After all, the formerly Christian lands of North Africa, the Middle East and Asia Minor were not converted to Islam by Muslim missionary martyrs. Those lands were conquered by the sword.
In most countries with Muslim majorities, Christians do not have the full freedom to practise their faith without fear.
Whether private harassment or state-sanctioned torture, Christians the world over know all too well that the sword of Islam has not been sheathed. No doubt the extreme reaction to Benedict's address will serve the purpose of keeping local Christians in their place throughout the Islamic world."
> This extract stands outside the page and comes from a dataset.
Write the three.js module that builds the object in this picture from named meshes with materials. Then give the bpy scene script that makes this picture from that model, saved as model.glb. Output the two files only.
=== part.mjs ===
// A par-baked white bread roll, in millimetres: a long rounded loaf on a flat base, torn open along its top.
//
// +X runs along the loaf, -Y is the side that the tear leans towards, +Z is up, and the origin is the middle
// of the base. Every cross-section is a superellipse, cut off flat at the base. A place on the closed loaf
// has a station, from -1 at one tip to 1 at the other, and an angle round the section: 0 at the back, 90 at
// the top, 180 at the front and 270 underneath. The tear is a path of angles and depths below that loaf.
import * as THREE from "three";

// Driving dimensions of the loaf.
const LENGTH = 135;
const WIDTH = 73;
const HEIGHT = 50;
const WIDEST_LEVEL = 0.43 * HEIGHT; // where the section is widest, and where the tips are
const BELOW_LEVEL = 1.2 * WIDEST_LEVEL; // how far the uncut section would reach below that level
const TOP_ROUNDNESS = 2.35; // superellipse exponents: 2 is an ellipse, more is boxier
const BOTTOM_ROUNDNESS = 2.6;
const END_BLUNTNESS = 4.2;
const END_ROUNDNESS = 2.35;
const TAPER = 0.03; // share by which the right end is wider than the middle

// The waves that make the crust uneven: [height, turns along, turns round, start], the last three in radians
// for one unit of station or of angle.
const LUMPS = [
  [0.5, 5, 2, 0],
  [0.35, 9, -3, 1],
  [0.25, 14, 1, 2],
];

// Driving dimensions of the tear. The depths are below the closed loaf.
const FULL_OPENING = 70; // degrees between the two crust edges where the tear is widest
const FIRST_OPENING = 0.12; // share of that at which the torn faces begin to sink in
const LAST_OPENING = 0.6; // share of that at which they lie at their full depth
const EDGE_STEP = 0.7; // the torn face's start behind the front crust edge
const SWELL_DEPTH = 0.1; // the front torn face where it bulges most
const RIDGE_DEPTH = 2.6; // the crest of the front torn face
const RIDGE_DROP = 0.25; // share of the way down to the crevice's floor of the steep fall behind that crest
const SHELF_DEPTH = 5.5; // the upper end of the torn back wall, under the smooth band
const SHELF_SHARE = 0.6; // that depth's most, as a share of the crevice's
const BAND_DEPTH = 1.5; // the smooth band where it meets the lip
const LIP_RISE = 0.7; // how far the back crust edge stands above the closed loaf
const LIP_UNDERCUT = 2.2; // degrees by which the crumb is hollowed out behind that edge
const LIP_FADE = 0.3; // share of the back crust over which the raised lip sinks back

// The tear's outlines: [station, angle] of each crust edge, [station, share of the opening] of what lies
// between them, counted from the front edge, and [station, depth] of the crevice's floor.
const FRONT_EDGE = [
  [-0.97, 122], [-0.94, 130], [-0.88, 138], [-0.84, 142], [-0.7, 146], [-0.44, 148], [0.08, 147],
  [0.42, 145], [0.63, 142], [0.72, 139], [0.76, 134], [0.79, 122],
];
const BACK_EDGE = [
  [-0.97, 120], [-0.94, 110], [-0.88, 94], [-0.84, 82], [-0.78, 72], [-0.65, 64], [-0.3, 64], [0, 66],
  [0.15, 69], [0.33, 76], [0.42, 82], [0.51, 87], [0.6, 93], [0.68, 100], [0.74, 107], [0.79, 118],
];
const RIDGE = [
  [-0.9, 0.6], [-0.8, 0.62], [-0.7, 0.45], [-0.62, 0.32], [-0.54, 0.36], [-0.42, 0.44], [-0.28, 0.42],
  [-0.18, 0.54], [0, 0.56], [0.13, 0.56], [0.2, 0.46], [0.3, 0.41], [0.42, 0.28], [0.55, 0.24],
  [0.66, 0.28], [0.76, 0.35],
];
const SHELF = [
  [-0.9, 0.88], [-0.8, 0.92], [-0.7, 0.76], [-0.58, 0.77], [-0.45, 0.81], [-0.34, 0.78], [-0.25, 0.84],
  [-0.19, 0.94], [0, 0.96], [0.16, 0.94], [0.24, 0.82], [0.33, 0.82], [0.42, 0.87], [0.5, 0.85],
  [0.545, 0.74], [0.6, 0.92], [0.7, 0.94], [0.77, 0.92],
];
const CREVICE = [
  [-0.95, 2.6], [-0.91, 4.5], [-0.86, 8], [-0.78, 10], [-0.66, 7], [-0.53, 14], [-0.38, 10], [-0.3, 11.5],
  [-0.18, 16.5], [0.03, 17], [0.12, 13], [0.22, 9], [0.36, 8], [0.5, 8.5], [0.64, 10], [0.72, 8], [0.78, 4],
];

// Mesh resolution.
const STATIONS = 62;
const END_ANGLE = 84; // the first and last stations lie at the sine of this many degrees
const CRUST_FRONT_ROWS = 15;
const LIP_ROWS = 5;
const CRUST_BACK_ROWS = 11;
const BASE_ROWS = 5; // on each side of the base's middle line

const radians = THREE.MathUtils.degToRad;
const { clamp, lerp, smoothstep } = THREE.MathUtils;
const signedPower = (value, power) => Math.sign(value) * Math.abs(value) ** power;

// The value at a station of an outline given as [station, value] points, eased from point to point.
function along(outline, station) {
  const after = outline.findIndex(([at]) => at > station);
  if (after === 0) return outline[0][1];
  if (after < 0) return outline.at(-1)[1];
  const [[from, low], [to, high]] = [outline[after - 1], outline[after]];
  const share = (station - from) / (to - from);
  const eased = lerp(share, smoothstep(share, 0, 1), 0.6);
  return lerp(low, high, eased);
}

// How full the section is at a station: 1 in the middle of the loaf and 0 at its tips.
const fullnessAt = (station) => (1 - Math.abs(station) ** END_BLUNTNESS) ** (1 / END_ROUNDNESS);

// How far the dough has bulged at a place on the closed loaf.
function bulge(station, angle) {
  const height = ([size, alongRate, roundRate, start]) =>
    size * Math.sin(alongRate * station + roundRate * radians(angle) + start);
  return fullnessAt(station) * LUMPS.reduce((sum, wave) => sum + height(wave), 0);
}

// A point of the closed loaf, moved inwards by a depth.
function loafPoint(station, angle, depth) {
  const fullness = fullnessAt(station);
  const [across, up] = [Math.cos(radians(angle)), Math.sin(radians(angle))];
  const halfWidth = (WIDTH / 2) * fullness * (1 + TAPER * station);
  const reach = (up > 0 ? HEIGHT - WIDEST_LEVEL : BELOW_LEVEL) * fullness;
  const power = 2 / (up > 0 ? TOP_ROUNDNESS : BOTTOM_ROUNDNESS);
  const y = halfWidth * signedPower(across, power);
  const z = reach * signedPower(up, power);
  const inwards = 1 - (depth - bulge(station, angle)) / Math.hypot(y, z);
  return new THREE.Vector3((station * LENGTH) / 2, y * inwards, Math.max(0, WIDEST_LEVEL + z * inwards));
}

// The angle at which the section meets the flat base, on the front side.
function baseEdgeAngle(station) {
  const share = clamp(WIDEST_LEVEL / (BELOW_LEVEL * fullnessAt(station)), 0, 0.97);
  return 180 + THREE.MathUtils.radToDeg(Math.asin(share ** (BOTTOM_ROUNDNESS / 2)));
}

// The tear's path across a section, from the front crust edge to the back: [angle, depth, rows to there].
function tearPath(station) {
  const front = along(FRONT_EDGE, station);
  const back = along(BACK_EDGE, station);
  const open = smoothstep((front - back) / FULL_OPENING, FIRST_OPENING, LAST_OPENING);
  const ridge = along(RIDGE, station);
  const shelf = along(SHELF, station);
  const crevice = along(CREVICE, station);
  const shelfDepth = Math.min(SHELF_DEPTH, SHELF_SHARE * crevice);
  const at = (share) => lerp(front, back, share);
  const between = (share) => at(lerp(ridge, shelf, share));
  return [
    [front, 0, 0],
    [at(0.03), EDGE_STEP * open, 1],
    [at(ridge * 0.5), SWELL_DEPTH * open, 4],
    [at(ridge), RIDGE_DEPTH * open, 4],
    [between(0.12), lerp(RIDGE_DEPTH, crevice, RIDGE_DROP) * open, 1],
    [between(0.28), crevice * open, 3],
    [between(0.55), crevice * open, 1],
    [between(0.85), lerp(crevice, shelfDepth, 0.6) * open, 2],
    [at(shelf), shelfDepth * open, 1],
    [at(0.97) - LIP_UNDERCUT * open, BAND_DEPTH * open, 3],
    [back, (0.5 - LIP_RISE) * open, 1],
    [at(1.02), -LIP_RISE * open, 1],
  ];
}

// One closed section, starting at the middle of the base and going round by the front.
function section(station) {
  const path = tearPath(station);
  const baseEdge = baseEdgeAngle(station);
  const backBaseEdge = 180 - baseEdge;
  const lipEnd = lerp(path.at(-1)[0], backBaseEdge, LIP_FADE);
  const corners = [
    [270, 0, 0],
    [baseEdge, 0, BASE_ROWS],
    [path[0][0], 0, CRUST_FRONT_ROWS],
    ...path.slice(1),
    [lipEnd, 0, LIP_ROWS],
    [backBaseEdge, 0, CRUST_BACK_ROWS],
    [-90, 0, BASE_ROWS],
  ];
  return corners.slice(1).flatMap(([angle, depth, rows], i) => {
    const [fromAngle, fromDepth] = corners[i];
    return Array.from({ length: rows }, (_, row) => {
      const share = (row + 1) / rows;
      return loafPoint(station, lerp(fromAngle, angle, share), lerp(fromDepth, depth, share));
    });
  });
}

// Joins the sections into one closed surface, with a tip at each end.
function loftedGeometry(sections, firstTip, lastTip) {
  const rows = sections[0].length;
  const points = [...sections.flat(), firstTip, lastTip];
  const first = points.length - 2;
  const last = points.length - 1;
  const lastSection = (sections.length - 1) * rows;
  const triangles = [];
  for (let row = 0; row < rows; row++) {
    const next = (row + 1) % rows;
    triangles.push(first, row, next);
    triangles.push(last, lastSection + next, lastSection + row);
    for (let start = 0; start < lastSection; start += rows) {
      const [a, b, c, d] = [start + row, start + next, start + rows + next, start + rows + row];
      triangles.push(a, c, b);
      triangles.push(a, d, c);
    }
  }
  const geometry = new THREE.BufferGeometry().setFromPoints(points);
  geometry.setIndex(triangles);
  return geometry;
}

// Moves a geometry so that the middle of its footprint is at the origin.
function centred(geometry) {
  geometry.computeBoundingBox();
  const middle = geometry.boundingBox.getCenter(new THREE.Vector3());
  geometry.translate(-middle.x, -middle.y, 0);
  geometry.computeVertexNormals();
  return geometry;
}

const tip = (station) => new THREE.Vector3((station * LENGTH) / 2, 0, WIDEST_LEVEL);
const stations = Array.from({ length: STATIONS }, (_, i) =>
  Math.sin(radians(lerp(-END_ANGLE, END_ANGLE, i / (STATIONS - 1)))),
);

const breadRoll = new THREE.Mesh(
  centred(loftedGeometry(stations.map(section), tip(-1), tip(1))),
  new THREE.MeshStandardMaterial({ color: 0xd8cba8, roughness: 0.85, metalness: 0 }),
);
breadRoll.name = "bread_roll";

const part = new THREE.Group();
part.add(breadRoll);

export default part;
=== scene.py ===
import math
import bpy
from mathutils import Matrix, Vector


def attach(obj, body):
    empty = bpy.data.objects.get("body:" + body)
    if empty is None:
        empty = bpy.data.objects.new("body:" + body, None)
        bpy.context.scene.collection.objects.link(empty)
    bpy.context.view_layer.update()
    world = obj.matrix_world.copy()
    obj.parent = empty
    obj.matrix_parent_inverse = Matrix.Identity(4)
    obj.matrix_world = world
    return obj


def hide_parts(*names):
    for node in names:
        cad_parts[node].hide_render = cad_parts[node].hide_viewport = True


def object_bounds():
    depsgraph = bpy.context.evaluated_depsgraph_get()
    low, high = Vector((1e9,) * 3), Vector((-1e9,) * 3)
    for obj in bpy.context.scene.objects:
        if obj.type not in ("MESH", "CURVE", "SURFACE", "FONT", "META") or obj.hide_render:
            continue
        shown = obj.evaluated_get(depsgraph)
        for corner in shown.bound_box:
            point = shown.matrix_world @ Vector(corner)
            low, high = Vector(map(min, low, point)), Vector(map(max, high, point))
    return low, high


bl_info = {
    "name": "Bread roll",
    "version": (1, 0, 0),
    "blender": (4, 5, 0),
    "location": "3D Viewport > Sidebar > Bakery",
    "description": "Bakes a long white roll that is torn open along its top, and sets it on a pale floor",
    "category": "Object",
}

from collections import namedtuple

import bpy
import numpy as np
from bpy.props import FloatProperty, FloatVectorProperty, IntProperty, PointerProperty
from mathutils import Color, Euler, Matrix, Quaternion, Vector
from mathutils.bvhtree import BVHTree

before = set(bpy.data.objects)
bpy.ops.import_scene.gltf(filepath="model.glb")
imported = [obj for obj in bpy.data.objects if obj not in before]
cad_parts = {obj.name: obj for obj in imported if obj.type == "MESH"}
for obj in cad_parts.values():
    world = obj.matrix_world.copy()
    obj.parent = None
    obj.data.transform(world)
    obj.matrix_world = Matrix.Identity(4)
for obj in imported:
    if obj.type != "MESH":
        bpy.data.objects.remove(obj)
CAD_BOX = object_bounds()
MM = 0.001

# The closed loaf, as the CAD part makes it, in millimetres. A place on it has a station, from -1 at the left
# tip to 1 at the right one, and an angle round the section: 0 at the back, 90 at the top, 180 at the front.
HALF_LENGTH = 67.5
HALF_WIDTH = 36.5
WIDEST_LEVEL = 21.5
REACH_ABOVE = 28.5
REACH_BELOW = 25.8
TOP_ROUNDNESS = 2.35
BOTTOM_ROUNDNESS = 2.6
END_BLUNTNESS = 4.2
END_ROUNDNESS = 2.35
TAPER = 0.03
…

Let us hope that this is the straw which broke the camel’s back. Let us hope that the world is, at long last, prepared to honestly face the Islamic menace that has, yet again, reared its ugly, intolerant, and violent head from the pages of history. I’ll leave you with the words of G. K. Chesterton summing up the difference between Christian West and Islamic East:
"Now a man preaching what he thinks is a platitude is far more intolerant than a man preaching what he admits is a paradox. It was exactly because it seemed self-evident, to Moslems as to Bolshevists, that their simple creed was suited to everybody, that they wished in that particular sweeping fashion to impose it on everybody. It was because Islam was broad that Moslems were narrow. And because it was not a hard religion it was a heavy rule. Because it was without a self-correcting complexity, it allowed of those simple and masculine but mostly rather dangerous appetites that show themselves in a chieftain or a lord. As it had the simplest sort of religion, monotheism, so it had the simplest sort of government, monarchy. There was exactly the same direct spirit in its despotism as in its deism. The Code, the Common Law, the give and take of charters and chivalric vows, did not grow in that golden desert. The great sun was in the sky and the great Saladin was in his tent, and he must be obeyed unless he were assassinated. Those who complain of our creeds as elaborate often forget that the elaborate Western creeds have produced the elaborate Western constitutions; and that they are elaborate because they are emancipated."